I finally got around to trying out an idea I had for a while, and put a sand paper flap disc on my angle grinder. It worked great, too. I use 60 grit wheel and it seemed to remove everything pretty easily and didn't leave it rough either. Any one else tried this?


----------



## stoneyheightsfarm (Jan 19, 2008)

I had someone do it for me before Appraisals last year. I'm not strong enough to use it myself, but it sure got my hooves pretty. The dust is nasty, though!


----------



## EbonyFarms (Jan 17, 2011)

I use a Dewalt angle grinder.

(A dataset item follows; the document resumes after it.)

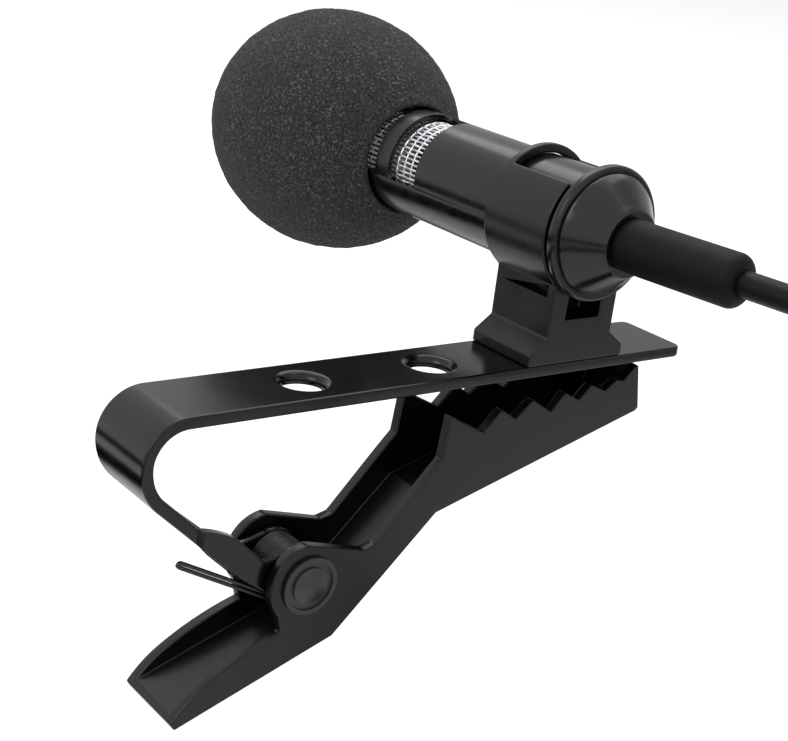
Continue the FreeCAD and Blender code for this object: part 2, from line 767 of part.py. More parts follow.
def make_leads():
    """Two insulated leads from the capsule's board back to the relief."""
    rear = cone_rear_inside()
    for name, x in (("signal_lead", 0.55), ("ground_lead", -0.55)):
        bar = along_y(name, constant(0.32), rear, get("capsule_rear") + 0.2 - rear, axis_z, constant(x))
        bar.Label = name


def cone_rear_inside():
    return rim_front() - get("rim_length") + 1.0


def make_relief():
    """Rubber strain relief: root inside the cone and a body that leans a little as it leaves."""
    body = new_body("strain_relief")
    face = rim_front() - get("rim_length") - get("cone_length")
    radius = get("relief_radius")
    root_sketch = new_sketch(body, "relief_root", "XZ_Plane", -cone_rear_inside())
    draw_circle(root_sketch, (constant(0), axis_z), radius - 0.3 - get("root_fit"))
    add_pad(body, root_sketch, cone_rear_inside() - face + 0.25)
    path = new_sketch(body, "relief_path", "XY_Plane", axis_z)
    turn = get("relief_turn")
    bend = constant(14)
    start_y = face
    mid_x = bend * (1 - cosine(turn))
    mid_y = start_y - bend * sine(turn)
    rest = get("relief_length") - bend * sine(turn)
    end_x = mid_x + rest * sine(turn)
    end_y = mid_y - rest * cosine(turn)
    first = path.addGeometry(Part.Arc(
        FreeCAD.Vector(0, number(start_y), 0),
        FreeCAD.Vector(number(bend) * (1 - math.cos(math.radians(number(turn) / 2))),
                       number(start_y) - number(bend) * math.sin(math.radians(number(turn) / 2)), 0),
        FreeCAD.Vector(number(mid_x), number(mid_y), 0)))
    arc = path.Geometry[first]
    top = 1 if arc.StartPoint.y > arc.EndPoint.y else 2
    second = path.addGeometry(Part.LineSegment(vector2((mid_x, mid_y)), vector2((end_x, end_y))))
    path.addConstraint(Sketcher.Constraint("Coincident", first, 3 - top, second, 1))
    pin_point(path, first, top, (constant(0), start_y))
    pin_point(path, second, 1, (mid_x, mid_y))
    pin_point(path, second, 2, (end_x, end_y))
    row = path.addConstraint(Sketcher.Constraint("Radius", first, number(bend)))
    profile = new_sketch(body, "relief_profile", "XZ_Plane", -start_y)
    draw_circle(profile, (constant(0), axis_z), radius)
    doc.recompute()
    pipe = body.newObject("PartDesign::AdditivePipe", "relief_sweep")
    pipe.Profile = profile
    pipe.Spine = path
    body.Tip = pipe
    doc.recompute()
    target = FreeCAD.Vector(number(end_x), number(end_y), number(axis_z))
    rims = []
    for index, edge in enumerate(pipe.Shape.Edges, start=1):
        if edge.Curve.TypeId == "Part::GeomCircle" and edge.Curve.Center.distanceToPoint(target) < 0.2:
            rims.append(f"Edge{index}")
    if not rims:
        for index, edge in enumerate(pipe.Shape.Edges, start=1):
            if edge.BoundBox.Center.distanceToPoint(target) < 0.3 and len(edge.Vertexes) < 2:
                rims.append(f"Edge{index}")
    add_fillet(body, "relief_round_end", rims, get("relief_round") * 0.85)
    return body, (end_x, end_y)


# Lead: a smooth tube through route points, a neat tied coil, a short tail and the plug

def corner_arc(first, corner, last):
    """Arc from first to last that would leave both towards the corner."""
    middle = (first + last) * 0.5
    half_turn = (corner - first).getAngle(last - corner) / 2
    reach = (corner - first).Length
    bow = reach * (1 / math.cos(half_turn) - 1) / math.tan(half_turn)
    return Part.Arc(first, corner + (middle - corner).normalize() * bow, last)


def sweep(name, edges, radius):
    """Round tube along edges that run smoothly into each other."""
    wire = Part.Wire([edge.toShape() for edge in edges])
    start = wire.Edges[0]
    ring = Part.Wire(Part.Circle(start.valueAt(start.FirstParameter), start.tangentAt(start.FirstParameter),
                                 radius).toShape())
    solid = wire.makePipeShell([ring], True, False)
    print(name, "length %.1f mm" % wire.Length,
          "volume over section x length %.3f" % (solid.Volume / (math.pi * radius ** 2 * wire.Length)))
    feature = doc.addObject("Part::Feature", name)
    feature.Label = name
    feature.Shape = solid
    return wire


def tube(name, points, radius):
    """Tube with straight runs joined by tangent arcs; prints its radii."""
    edges = []
    cursor = points[0]
    radii = []
    for index in range(1, len(points) - 1):
        before = points[index] - points[index - 1]
        after = points[index + 1] - points[index]
        reach = 0.45 * min(before.Length, after.Length)
        radii.append(reach / math.tan(before.getAngle(after) / 2))
        first = points[index] - before.normalize() * reach
        last = points[index] + after.normalize() * reach
        edges.append(Part.LineSegment(cursor, first))
        edges.append(corner_arc(first, points[index], last))
        cursor = last
    edges.append(Part.LineSegment(cursor, points[-1]))
    print(name, "radii", [round(value, 1) for value in radii])
    sweep(name, edges, radius)


def two_arcs(start, start_way, stop, stop_way):
    """Two arcs from one point and direction to another."""
    run = stop - start
    both = start_way + stop_way
    square = 2 * (1 - start_way.dot(stop_way))
    along = run.dot(both)
    reach = (math.sqrt(along ** 2 + square * run.dot(run)) - along) / square
    first_corner = start + start_way * reach
    second_corner = stop - stop_way * reach
    joint = (first_corner + second_corner) * 0.5
    return [corner_arc(start, first_corner, joint), corner_arc(joint, second_corner, stop)]


def winding(place_at, all_turns, pieces):
    """Arcs through a winding, two to each of its pieces; place_at gives the point at a count of turns."""
    step = 0.001
    nodes = []
    for index in range(pieces + 1):
        turns = all_turns * index / pieces
        way = (place_at(turns + step) - place_at(turns - step)).normalize()
        nodes.append((place_at(turns), way))
    edges = []
    for (start, start_way), (stop, stop_way) in zip(nodes, nodes[1:]):
        edges += two_arcs(start, start_way, stop, stop_way)
    return edges


def print_least_gap(name, wire, diameter, apart):
    """Measures on points how near the wire comes to itself, leaving out its own next stretch."""
    points = wire.discretize(Distance=diameter * 0.25)
    spacing = wire.Length / (len(points) - 1)
    skip = int(apart / spacing)
    least = min((first - second).Length
                for index, first in enumerate(points) for second in points[index + skip:])
    print(name, "least gap to itself %.2f mm on %d points" % (least - diameter, len(points)))


def make_lead(relief_end):
    radius = number(get("cable_radius"))
    turn = math.radians(number(get("relief_turn")))
    start = FreeCAD.Vector(number(relief_end[0]), number(relief_end[1]), number(axis_z))
    outward = FreeCAD.Vector(math.sin(turn), -math.cos(turn), 0)
    corner = start + outward * 22
    hang = FreeCAD.Vector(corner.x, corner.y, corner.z - 44)
    entry = FreeCAD.Vector(corner.x, corner.y + 22, hang.z)
    tube("cable_lead", [start, corner, hang, entry], radius)
    ring = number(get("coil_outer"))
    centre = FreeCAD.Vector(entry.x, entry.y, entry.z - ring)
    leaving = make_coil(centre)
    make_tie(centre)
    end = leaving - FreeCAD.Vector(0, 0, number(get("tail_run")))
    tail = primitive("Part::Cylinder", "cable_tail", Radius=get("cable_radius"), Height=get("tail_run"))
    place(tail, constant(end.x), constant(end.y), constant(end.z))
    make_plug(end)


def make_coil(centre):
    """Neat round coil of the spare cable: flat spirals, inwards and outwards by turns, side by side along X.
    Each spiral crosses to the next one in its last half turn. Returns the place where the tail leaves."""
    outer = number(get("coil_outer"))
    pitch = number(get("coil_pitch"))
    layer_turns = 4
    layers = 4
    spiral = layer_turns - 0.5

    def place_at(turns):
        layer = min(max(int(turns // layer_turns), 0), layers - 1)
        inside = turns - layer * layer_turns
        last = layer == layers - 1
        shrink = inside if last else min(inside, spiral)
        radius = outer - pitch * shrink if layer % 2 == 0 else outer - pitch * (spiral - shrink)
        climb = 0 if last else min(max((inside - spiral) * 2, 0), 1)
        across = pitch * (layer + climb * climb * (3 - 2 * climb))
        angle = turns * math.tau
        return centre + FreeCAD.Vector(across, radius * math.sin(angle), radius * math.cos(angle))
    quarters = layers * layer_turns * 4 + 1
    diameter = number(get("cable_radius")) * 2
    wire = sweep("cable_coil", winding(place_at, quarters / 4, quarters), diameter / 2)
    print_least_gap("cable_coil", wire, diameter, 12)
    return place_at(quarters / 4)


def make_tie(centre):
    """Strap tie about all the turns on the far side of the coil from its ends."""
    outer = number(get("coil_outer"))
    pitch = number(get("coil_pitch"))
    room = number(get("cable_radius")) + 0.2
    length = number(get("tie_width"))
    inner = outer - pitch * 3.5
    bow = inner - math.sqrt(inner ** 2 - (length / 2) ** 2)
    strap = number(get("tie_gauge"))
    wide = pitch * 3 + room * 2
    deep = outer - inner + room * 2 + bow
    low = centre + FreeCAD.Vector(-room, -length / 2, -outer - room)
    block = Part.makeBox(wide + strap * 2, length, deep + strap * 2, low - FreeCAD.Vector(strap, 0, strap))
    hole = Part.makeBox(wide, length, deep, low)
    shape = block.makeFillet(strap * 1.75, [edge for edge in block.Edges if abs(edge.tangentAt(0).y) > 0.9])
    feature = doc.addObject("Part::Feature", "coil_tie")
    feature.Label = "coil_tie"
    feature.Shape = shape.cut(hole)


def hanging_bar(name, centre, radius, top, length):
    """Round bar that hangs from a height."""
    bar = primitive("Part::Cylinder", name, Radius=radius, Height=length)
    return place(bar, constant(centre.x), constant(centre.y), constant(top) - length)


def make_plug(end):
    """Four-pole 3.5 mm plug that hangs from the lead's end: boot, shell, contacts and insulators."""
    top = end.z
    boot = get("boot_length")
    radius = get("boot_radius")
    tall = primitive("Part::Cone", "plug_boot", Radius1=radius, Radius2=get("cable_radius") + 0.55, Height=boot)
    place(tall, constant(end.x), constant(end.y), constant(top) - boot)
    level = top - number(boot)
    shell = get("shell_length")
    bar = hanging_bar("shell_bar", end, get("shell_radius"), level, shell)
    edges = doc.addObject("Part::Chamfer", "plug_shell")
    edges.Label = "plug_shell"
    doc.recompute()
    rims = [index for index, edge in enumerate(bar.Shape.Edges, start=1) if len(edge.Vertexes) == 1]
    edges.Base = bar
    edges.Edges = [(index, 0.6, 0.6) for index in rims]
    level -= number(shell)
    contact = get("plug_radius")
    stack = (("plug_sleeve", 6.4), ("insulator_rear", 0.6), ("plug_ring_rear", 1.5), ("insulator_middle", 0.6),
             ("plug_ring_front", 1.5), ("insulator_front", 0.6))
    for name, length in stack:
        hanging_bar(name, end, contact, level, constant(length))
        level -= length
    neck = 1.15
    profile = [
        (0, level), (contact.value, level), (contact.value, level - 0.5), (neck, level - 1.1), (neck, level - 1.5),
        (contact.value, level - 2.2), (0.55, level - 3.6), (0, level - 3.6),
    ]
    corners = [FreeCAD.Vector(end.x + across, end.y, height) for across, height in profile]
    face = Part.Face(Part.makePolygon(corners + corners[:1]))
    feature = doc.addObject("Part::Feature", "plug_tip")
    feature.Label = "plug_tip"
    feature.Shape = face.revolve(end, FreeCAD.Vector(0, 0, 1), 360)


def make_foam():
    """Ball of foam, a little longer than wide, with the bore that grips the barrel."""
    radius = get("foam_radius")
    ball = primitive("Part::Ellipsoid", "foam_ball", Radius1=get("foam_half_length"), Radius2=radius, Radius3=radius,
                     Angle1=-90, Angle2=90, Angle3=360)
    place(ball, 0, get("foam_centre"), axis_z, (1, 0, 0), -90)
    start = get("foam_centre") - get("foam_half_length")
    bore = along_y("foam_bore_bar", get("foam_bore"), start, get("barrel_front") + 0.3 - start)
    return cut("foam_windscreen", ball, bore)


PARTS = (
    "spring_strip", "lower_jaw", "pivot_pin", "torsion_spring", "mic_holder", "holder_rivet",
    "mic_barrel", "rear_ring", "rear_cone", "mesh_sleeve", "front_grille",
    "capsule_can", "diaphragm_ring", "capsule_diaphragm", "diaphragm_spacer", "capsule_backplate", "backplate_cup",
    "capsule_board", "capsule_holder", "signal_lead", "ground_lead", "strain_relief",
    "cable_lead", "cable_coil", "coil_tie", "cable_tail", "plug_boot", "plug_shell", "plug_sleeve",
    "insulator_rear", "plug_ring_rear", "insulator_middle", "plug_ring_front", "insulator_front", "plug_tip",
    "foam_windscreen",
)


def write_parts():
    doc.recompute()
    for item in doc.Objects:
        if "Invalid" in item.State or "Error" in item.State:
            raise RuntimeError(f"{item.Name}: {item.State}")
    for name in PARTS:
        shape = doc.getObject(name).Shape
        if shape.isNull() or not shape.isValid():
            raise RuntimeError(f"{name} has no valid shape")
        box = shape.BoundBox
        print(f"{name:18s} solids {len(shape.Solids)} volume {shape.Volume:9.2f}",
              "x %.2f %.2f y %.2f %.2f z %.2f %.2f" % (box.XMin, box.XMax, box.YMin, box.YMax, box.ZMin, box.ZMax))
        shape.exportStep(f"parts/{name}.step")


make_strip()
make_jaw()
make_pin()
make_spring()
make_holder()
make_holder_rivet()
make_barrel()
make_rear_ring()
make_rear_cone()
make_mesh_sleeve()
make_front_grille()
make_capsule()
make_leads()
relief_end = make_relief()[1]
make_lead(relief_end)
make_foam()
write_parts()
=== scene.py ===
import math

import bmesh
import bpy
from mathutils import Matrix, Vector, noise


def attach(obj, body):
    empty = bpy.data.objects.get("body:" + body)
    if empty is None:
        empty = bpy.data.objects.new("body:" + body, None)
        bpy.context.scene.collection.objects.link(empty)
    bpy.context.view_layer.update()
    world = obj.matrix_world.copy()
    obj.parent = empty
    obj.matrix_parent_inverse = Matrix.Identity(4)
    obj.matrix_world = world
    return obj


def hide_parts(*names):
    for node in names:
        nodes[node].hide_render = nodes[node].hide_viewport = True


# Lapel microphone in a sprung garment clip. Metres; +X along the plate, +Y to the foam, +Z up.

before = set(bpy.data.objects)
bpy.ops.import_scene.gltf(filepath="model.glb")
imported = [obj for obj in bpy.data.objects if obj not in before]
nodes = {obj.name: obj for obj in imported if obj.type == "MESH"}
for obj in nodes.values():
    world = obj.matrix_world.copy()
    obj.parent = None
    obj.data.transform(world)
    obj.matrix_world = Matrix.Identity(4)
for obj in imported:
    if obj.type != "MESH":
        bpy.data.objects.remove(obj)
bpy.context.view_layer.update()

MM = 0.001
AXIS_HEIGHT = 10.84 * MM
PIN = Vector((-22.1, 0, -13.02)) * MM
CAMERA_PLACE = Vector((-80.02, -80.91, 37.23)) * MM
CAMERA_TARGET = Vector((-10.92, 4.335, -1.26)) * MM
CAMERA_ROLL = 7.19
LENS_LENGTH = 71.78
SENSOR_WIDTH = 36
FLOOR_HEIGHT = -107 * MM
MERGE_DISTANCE = 0.002 * MM
FLAT_ANGLE = math.radians(0.4)


def look_at(camera, place, target, roll):
    """Turns the camera to a target, with its upper side rolled by some degrees."""
    forward = (target - place).normalized()
    side = forward.cross(Vector((0, 0, 1))).normalized()
    up = side.cross(forward)
    angle = math.radians(roll)
    turned_side = side * math.cos(angle) + up * math.sin(angle)
    turned_up = up * math.cos(angle) - side * math.sin(angle)
    rows = Matrix((turned_side, turned_up, -forward)).transposed()
    camera.matrix_world = Matrix.Translation(place) @ rows.to_4x4()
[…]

It is very nice to use to shape the hooves just right, but yes it is very heavy and cumbersom. Gotta have strong wrists and arms. And yes, the dust is nasty.


----------



## Dusty (Mar 18, 2008)

Yeah you have to be careful and keep a strong grip on it or it will get away from you. I am wondering if a finer grit would do as good and not be so "grabby" when you are grinding on the sole.


----------



## EbonyFarms (Jan 17, 2011)

I always wear nice thick leather gloves when I do use it because of it running away sometimes. If I didn't, I would have gotten holes in my hands from it trying to eat me. Things we do for our goats!


----------



## boeredsilly (Feb 10, 2011)

Most all the boer people around here use a grinder. I can't hold them, too heavy. But someone told me the other day they had seen one that was smaller & made for the purpose of livestock hooves, but I haven't been able to find one yet.


----------



## catdance62 (Mar 2, 2009)

I ordered this one, but I haven't used it yet

http://www.hooftrimmingtools.net/equinetools.html


----------



## boeredsilly (Feb 10, 2011)

Thanks for the link. It definitely looks small enough to handle. Do you remember what the shipping weight (if it said) was on it? That would give me a good ideal if I could handle the weight of it. I have arthritis in my hands & something holding something heavy or bulky is a real problem for me. Please let us know how it works.


----------